>> Begin Given information
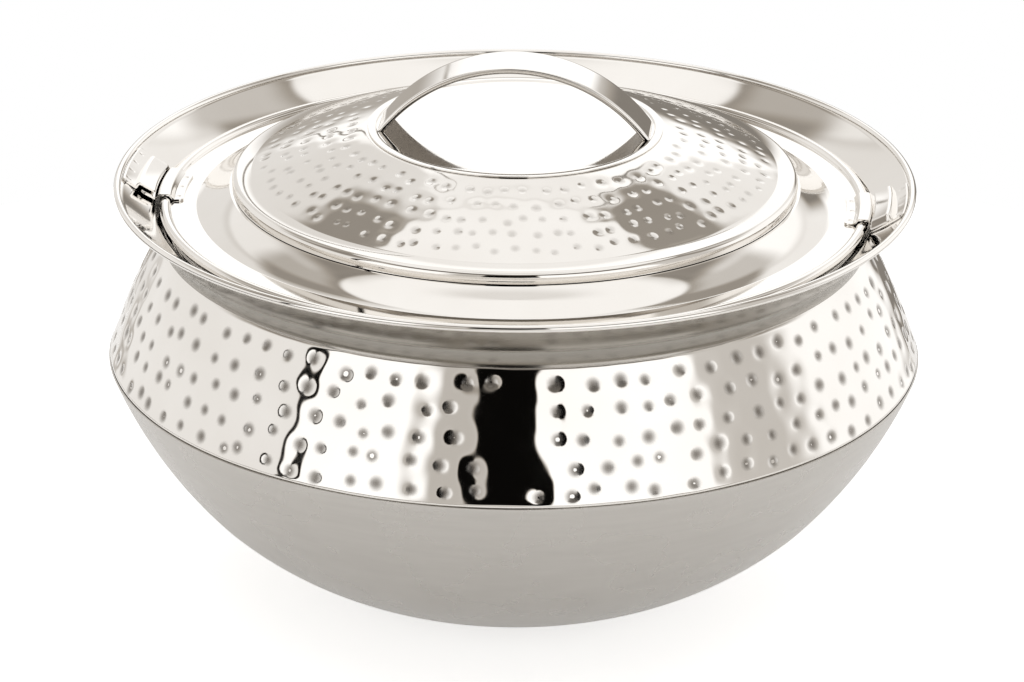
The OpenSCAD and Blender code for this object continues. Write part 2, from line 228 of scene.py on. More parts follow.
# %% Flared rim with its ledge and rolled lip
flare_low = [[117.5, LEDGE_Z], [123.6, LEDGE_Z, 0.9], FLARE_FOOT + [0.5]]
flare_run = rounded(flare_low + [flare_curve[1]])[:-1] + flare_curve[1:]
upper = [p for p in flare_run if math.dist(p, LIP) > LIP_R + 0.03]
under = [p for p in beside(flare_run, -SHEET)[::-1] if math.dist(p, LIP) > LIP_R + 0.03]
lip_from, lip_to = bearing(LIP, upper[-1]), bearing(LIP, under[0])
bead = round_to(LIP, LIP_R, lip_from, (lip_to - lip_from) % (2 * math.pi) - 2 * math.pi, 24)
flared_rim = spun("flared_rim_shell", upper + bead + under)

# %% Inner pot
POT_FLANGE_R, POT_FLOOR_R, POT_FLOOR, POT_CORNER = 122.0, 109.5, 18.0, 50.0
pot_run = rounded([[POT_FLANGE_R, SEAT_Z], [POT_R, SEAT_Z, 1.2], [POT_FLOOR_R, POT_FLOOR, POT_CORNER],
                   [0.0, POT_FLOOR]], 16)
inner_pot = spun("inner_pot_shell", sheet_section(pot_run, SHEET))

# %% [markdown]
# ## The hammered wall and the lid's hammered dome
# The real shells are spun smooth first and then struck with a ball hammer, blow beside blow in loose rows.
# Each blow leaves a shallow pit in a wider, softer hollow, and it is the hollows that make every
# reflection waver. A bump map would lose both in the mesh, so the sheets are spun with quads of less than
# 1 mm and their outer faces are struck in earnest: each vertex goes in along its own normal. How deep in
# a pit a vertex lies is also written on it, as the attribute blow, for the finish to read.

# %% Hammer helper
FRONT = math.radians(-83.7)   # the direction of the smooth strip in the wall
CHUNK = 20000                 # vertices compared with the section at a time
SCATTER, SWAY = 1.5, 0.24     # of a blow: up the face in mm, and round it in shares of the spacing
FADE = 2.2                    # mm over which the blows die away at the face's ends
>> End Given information
>> Begin Given information
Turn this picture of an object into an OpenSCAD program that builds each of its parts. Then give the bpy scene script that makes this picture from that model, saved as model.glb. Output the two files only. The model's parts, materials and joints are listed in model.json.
>> End Given information
__Work to complete__: Where a line in the material contains "parts", copy that line.

__Full output__:
The OpenSCAD and Blender code for this object continues. Write part 2, from line 228 of scene.py on. More parts follow.
Turn this picture of an object into an OpenSCAD program that builds each of its parts. Then give the bpy scene script that makes this picture from that model, saved as model.glb. Output the two files only. The model's parts, materials and joints are listed in model.json.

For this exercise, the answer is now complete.